MATERIAL PROVIDED
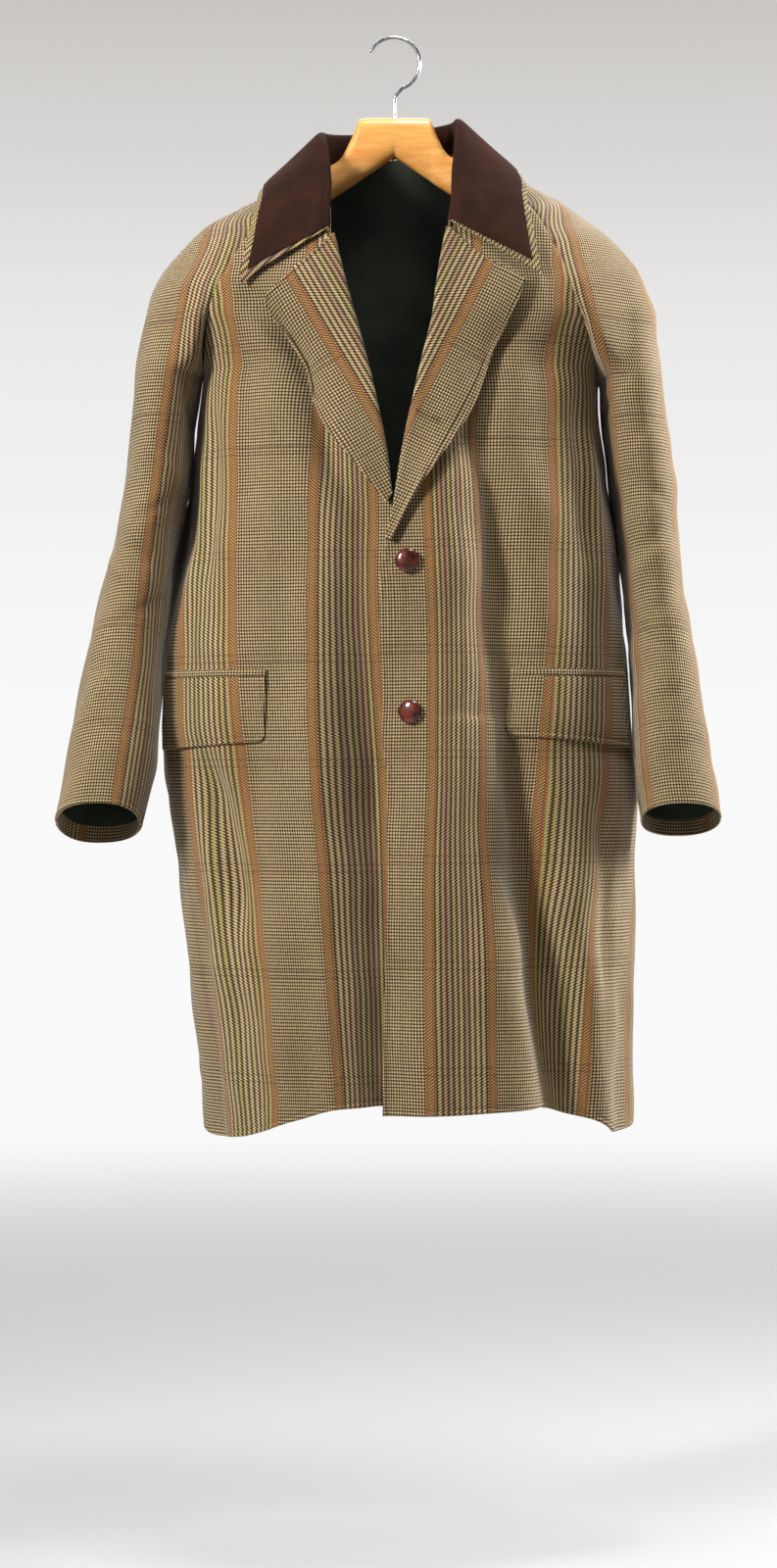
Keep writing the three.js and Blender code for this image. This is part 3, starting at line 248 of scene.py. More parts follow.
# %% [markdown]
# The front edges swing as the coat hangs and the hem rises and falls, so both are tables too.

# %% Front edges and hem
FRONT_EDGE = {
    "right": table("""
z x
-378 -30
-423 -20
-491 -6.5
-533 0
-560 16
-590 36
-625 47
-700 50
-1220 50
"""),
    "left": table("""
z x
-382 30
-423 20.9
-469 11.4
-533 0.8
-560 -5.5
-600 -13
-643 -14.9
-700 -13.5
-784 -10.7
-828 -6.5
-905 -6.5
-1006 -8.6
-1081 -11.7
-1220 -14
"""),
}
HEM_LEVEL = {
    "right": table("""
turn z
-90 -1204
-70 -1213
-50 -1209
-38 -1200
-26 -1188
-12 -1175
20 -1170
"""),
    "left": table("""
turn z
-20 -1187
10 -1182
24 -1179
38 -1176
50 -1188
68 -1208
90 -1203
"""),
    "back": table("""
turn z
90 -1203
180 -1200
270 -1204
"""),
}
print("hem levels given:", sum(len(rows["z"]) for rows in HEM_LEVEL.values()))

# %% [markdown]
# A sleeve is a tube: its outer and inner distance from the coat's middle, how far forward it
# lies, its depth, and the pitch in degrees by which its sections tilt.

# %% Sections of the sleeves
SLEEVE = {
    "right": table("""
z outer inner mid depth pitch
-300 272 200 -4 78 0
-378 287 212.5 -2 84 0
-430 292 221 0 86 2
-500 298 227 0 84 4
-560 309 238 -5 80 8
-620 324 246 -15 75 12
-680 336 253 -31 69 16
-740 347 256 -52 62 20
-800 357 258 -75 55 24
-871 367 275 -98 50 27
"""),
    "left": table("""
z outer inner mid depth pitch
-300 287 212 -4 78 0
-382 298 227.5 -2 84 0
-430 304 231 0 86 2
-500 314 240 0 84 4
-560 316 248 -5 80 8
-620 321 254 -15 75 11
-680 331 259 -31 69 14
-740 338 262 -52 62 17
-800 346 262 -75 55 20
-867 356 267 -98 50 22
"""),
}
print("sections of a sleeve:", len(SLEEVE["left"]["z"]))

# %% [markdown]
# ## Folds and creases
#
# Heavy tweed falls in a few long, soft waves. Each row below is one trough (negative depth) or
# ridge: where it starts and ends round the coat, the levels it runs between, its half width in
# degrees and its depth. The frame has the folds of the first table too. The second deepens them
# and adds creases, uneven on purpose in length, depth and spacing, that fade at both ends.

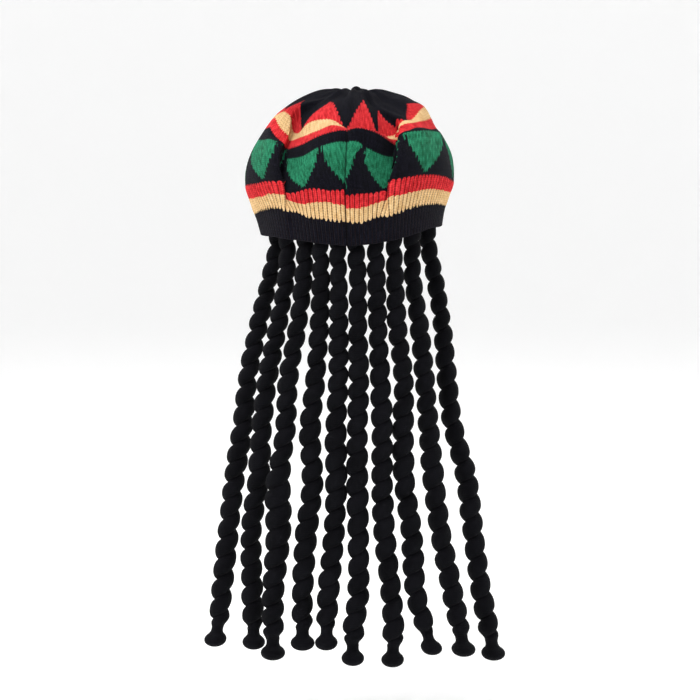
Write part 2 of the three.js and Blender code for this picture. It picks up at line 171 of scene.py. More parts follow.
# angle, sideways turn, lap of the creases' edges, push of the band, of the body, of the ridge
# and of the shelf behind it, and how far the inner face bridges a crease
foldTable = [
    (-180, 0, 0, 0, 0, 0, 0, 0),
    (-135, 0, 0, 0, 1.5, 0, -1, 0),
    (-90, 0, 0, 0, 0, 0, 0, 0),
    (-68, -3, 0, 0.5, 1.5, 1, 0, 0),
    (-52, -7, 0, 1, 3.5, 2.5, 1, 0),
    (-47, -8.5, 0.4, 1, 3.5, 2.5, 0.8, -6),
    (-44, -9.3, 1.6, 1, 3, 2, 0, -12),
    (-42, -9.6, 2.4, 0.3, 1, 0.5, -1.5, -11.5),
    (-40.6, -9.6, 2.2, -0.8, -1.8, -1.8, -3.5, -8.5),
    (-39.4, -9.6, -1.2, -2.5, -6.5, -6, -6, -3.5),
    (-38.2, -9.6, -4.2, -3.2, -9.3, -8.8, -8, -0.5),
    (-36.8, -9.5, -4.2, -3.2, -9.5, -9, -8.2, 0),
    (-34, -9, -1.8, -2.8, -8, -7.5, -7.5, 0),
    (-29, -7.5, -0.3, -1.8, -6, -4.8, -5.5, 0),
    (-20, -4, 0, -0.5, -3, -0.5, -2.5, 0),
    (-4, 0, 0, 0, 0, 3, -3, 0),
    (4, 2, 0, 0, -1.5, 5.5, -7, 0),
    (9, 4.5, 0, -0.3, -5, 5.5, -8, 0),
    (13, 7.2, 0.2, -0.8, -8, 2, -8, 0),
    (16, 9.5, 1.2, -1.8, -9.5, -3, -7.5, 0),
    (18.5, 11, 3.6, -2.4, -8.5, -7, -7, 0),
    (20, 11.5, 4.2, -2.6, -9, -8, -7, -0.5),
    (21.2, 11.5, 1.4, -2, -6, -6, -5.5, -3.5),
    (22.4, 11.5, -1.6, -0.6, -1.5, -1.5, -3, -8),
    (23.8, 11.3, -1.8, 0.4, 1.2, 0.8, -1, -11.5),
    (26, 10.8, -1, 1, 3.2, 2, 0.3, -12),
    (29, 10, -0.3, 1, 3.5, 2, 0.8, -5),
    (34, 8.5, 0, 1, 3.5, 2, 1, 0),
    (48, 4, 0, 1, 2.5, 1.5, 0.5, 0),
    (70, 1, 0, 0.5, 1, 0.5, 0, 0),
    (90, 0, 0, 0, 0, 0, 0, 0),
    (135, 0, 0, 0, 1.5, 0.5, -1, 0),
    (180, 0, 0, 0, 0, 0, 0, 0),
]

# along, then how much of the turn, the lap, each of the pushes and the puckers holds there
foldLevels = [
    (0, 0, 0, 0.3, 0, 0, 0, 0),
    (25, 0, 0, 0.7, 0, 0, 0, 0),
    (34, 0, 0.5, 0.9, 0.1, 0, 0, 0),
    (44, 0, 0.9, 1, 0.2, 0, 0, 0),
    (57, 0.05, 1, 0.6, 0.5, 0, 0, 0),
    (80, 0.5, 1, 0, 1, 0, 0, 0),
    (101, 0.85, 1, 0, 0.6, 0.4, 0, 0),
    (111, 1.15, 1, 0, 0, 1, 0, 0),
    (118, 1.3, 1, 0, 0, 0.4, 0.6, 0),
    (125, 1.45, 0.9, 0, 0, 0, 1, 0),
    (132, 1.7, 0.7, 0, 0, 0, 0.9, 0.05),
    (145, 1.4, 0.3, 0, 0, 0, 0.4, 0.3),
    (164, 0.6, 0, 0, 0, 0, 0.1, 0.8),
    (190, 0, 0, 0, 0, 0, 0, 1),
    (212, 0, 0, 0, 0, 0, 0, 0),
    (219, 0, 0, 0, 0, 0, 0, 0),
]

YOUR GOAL
Give back, verbatim, the lines from the top of the entries above through the line containing "# The front".

FULL ANSWER
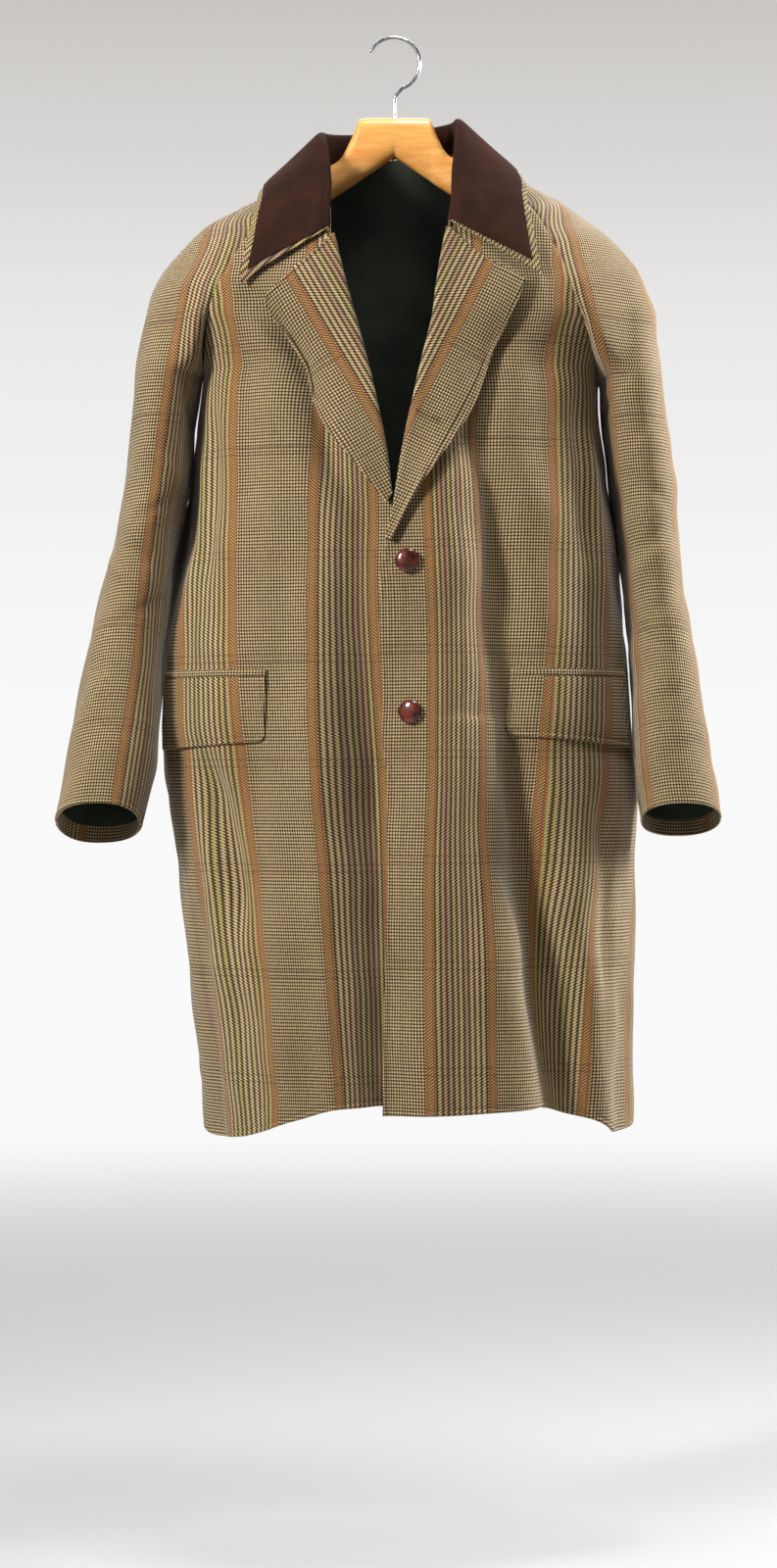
Keep writing the three.js and Blender code for this image. This is part 3, starting at line 248 of scene.py. More parts follow.
# %% [markdown]
# The front edges swing as the coat hangs and the hem rises and falls, so both are tables too.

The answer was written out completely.